Confederate Heroes Day
Today is a holiday in Texas to memorialize those who fought for the Confederacy and the Dallas Morning News is editorializing that we should trash it as a tribute to a shameful period in our nation’s history. I resent the implied dismissal of my great grandfathers’ patriotism as no more than racial bigotry. Henry Clay Roberts and Henry McSwain both served as private soldiers in the Confederate Army. Given the casualty rates it is a miracle they both survived. Neither of them ever owned a slave but they saw themselves as Alabamians and when their state needed them they did their duty as best they saw it. It is the editors of the Dallas Morning news who are the bigots. Slavery was and is an abomination but to see the Civil War as nothing more than a struggle to end it is simplistic racism.
The war was about a lot more than that. To be sure there were advocates of slavery on one side and abolitionists on the other but precious few of the men in either Army cared much about that. What they did care about and were willing to put their lives on the line for were their families, their honor, what they saw as their nation, and their way of life. That my ancestors were on the wrong side doesn’t make me any less proud of them. It wasn’t the only time. Another of my ancestors was a Hessian conscript in the British Army during the Revolutionary War. The family wasn’t welcome in Virginia afterwards. That’s how we got to Alabama. I’m not ashamed of that either and I celebrate Independence Day with as much appreciation for my country as anyone else.

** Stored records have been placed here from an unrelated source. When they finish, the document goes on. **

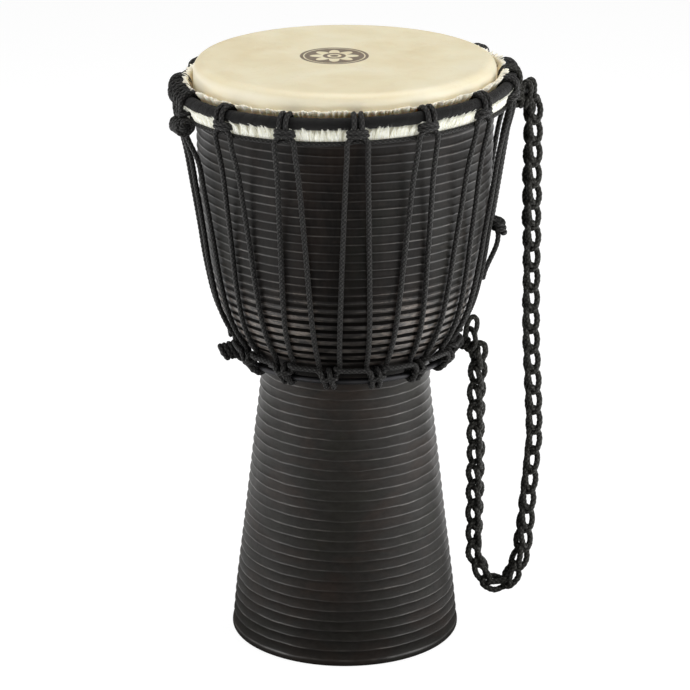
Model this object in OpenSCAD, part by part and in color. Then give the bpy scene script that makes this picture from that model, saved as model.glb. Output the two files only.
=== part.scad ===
// Rope-tuned goblet hand drum (djembe) with a chained rope shoulder strap.
// Origin: centre of the foot face. +Z runs up through the playing head, the front faces -Y
// and the strap hangs on the +X side.
// Bearings are degrees about Z, from 0 at the front (-Y) to 90 at the strap (+X).

/* [Shell] */
// Height of the finished drum, foot face to playing surface
drum_h = 500; // [480:1:520]
// Radius of the foot at the floor
foot_r = 97.6; // [96:0.1:99]
// Radius at the neck, the narrowest place
neck_r = 72.3; // [71.5:0.1:73]
// Height of the neck above the floor
neck_z = 222; // [218:1:226]
// Radius of the bowl at the rim
rim_r = 123; // [122.5:0.1:123]
// Wall thickness of the bowl at the rim
rim_wall = 14; // [10:1:16]
// Radius of the throat between bowl and foot
throat_r = 52; // [44:1:56]
// Radius of the open mouth in the foot
mouth_r = 84; // [78:1:86]
// Depth of the carved grooves
groove_d = 1.0; // [0.4:0.1:1.4]
// Spacing of the grooves on the bowl
groove_bowl = 7.35; // [6:0.05:9]
// Spacing of the grooves on the foot
groove_foot = 8.6; // [7:0.1:11]

/* [Head] */
// Thickness of the goatskin
skin_t = 0.9; // [0.6:0.1:0.9]
// Wall of the skin folded round the flesh ring
tuck_t = 0.9; // [0.6:0.1:0.9]
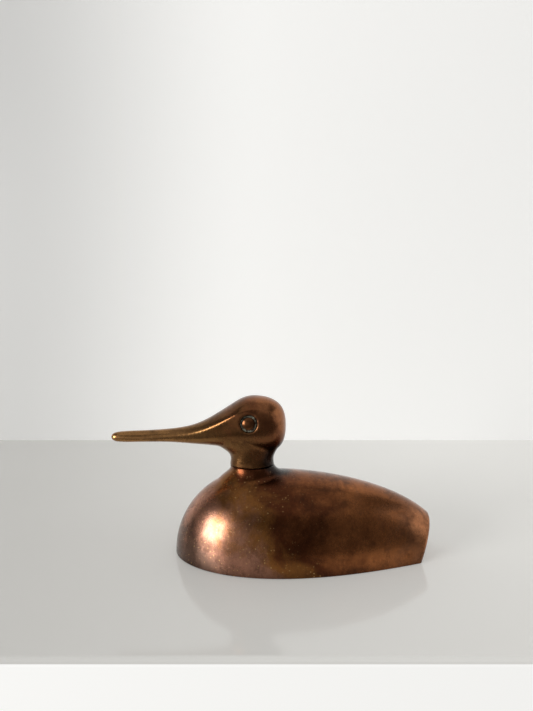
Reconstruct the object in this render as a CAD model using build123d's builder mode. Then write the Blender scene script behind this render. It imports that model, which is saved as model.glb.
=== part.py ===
from build123d import *

import os
from math import acos, atan2, cos, degrees, radians, sin

# A cast brass duck ornament with a long bill, resting on a flat base.
#
# The duck is a hollow body casting with a raised neck collar, and a solid head casting whose
# spigot drops into that collar. A stud, washers and a nut inside the body pull the head down.
# Domed eye pins sit in round recesses in the cheeks. A sheet plate, three screws and a felt
# pad close the underside.
#
# The frame is in millimetres: +Z up, the tail towards +X, the bill towards -X, and the origin
# on the surface below the middle of the duck's length.

# ---- Body casting: driving dimensions -------------------------------------------------------
BODY_LENGTH = 127.6  # breast to the top of the tail
BODY_HEIGHT = 41.4  # rim to the crest of the back
BODY_WIDTH = 61.0  # across the widest part
WALL = 3.0
CREST_BEHIND = 41.6  # the highest point, behind the breast
WIDEST_BEHIND = 52.0  # the widest point, behind the breast
BACK_RUN_OUT = 10.5  # from the tail on to where the back's line would reach the surface
FLANK_RUN_OUT = 34.2  # from the tail on to where the flanks' lines would meet
BREAST_ROUND = 2.04  # exponent of the breast's side view: 2 is an ellipse
BACK_ROUND = 2.15  # exponent of the back's side view behind the crest
BOW_ROUND = 0.57  # exponent of the breast's plan view: 0.5 is an ellipse
BODY_STATIONS = 15  # sections that the body is lofted through
LOFT_OVERRUN = 6.0  # how far the loft goes on before the tail's end cuts it
TAIL_LEAN = 20.0  # degrees that the tail's end leans out over its foot
TAIL_EDGE = 2.0  # rounding between the tail's end and the flanks
TAIL_CORNER = 0.4  # how far the sharp corner would stand out behind that rounding
RIM_LIFT = 0.3  # height of the casting's rim above the surface

# ---- Neck: the collar on the body, the head's own neck and the joint between them ----------
NECK_BEHIND = 38.6  # axis of the neck, behind the breast
COLLAR_HEIGHT = 2.8  # crest of the back to the joint
NECK_HALF_LENGTH = 11.1
NECK_HALF_WIDTH = 9.0
SEAM_BEVEL = 0.3  # bevel of both castings at the joint, which leaves a fine groove
COLLAR_BLEND = 5.0  # rounding where the collar leaves the back
NECK_BLEND = 5.0  # rounding where the neck leaves the head

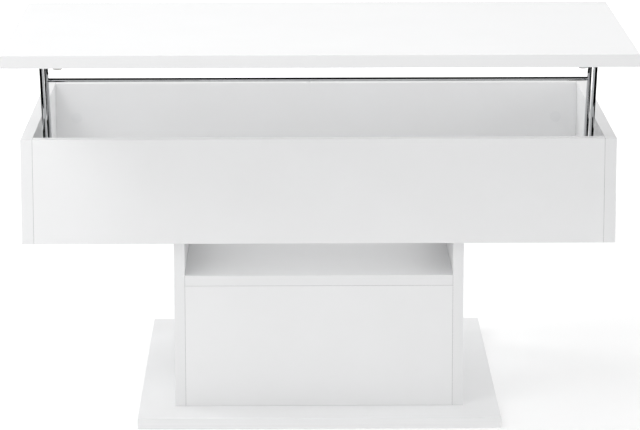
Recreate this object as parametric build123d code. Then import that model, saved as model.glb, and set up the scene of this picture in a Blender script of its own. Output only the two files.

Another thing, I can’t point to an example but at some point in my family history someone almost certainly owned slaves, and some of us almost certainly were slaves. There is no point in wallowing in it. We can celebrate what was good about the past without forgetting the bad. That Thomas Jefferson had children with Sally Hemings doesn’t diminish his status among the greatest of the founding fathers. That Martin Luther King was a womanizer and an apparent communist sympathizer doesn’t make him any less a hero of the American Civil Rights Movement. My personal heroine is Joan of Arc. That she acted in the service of the petty tyrant Charles VII doesn’t make her any less a saint. There is and never has been any person on earth without fault save Jesus Christ Himself.
So can’t we get past this endless dwelling on the sins of slavery? That sad institution was an anachronism by 1861. It would have been abolished here with the 1833 Abolition of Slavery Act by the British Parliament had we not revolted a half century earlier. Does that mean we shouldn’t celebrate George Washington’s birthday? The 4th of July? Christopher Columbus introduced slavery to the Americas. Should we change the name of the district that includes our nation’s capital? Can’t we finally stop incessantly apologizing to everyone who ever had an ancestor who was badly treated? Didn’t Bill Clinton do enough of that?
Except for the Revolutionary War, the Civil War was unlike other wars in that it was an existential conflict and so rightly holds a special place in our memorials. Most states content themselves with celebrating Abraham Lincoln’s birthday. Texas celebrates Confederate Heroes day because so many of her sons died for the South. There is nothing wrong with that. So I say to the editors of the Dallas Morning News, get a life.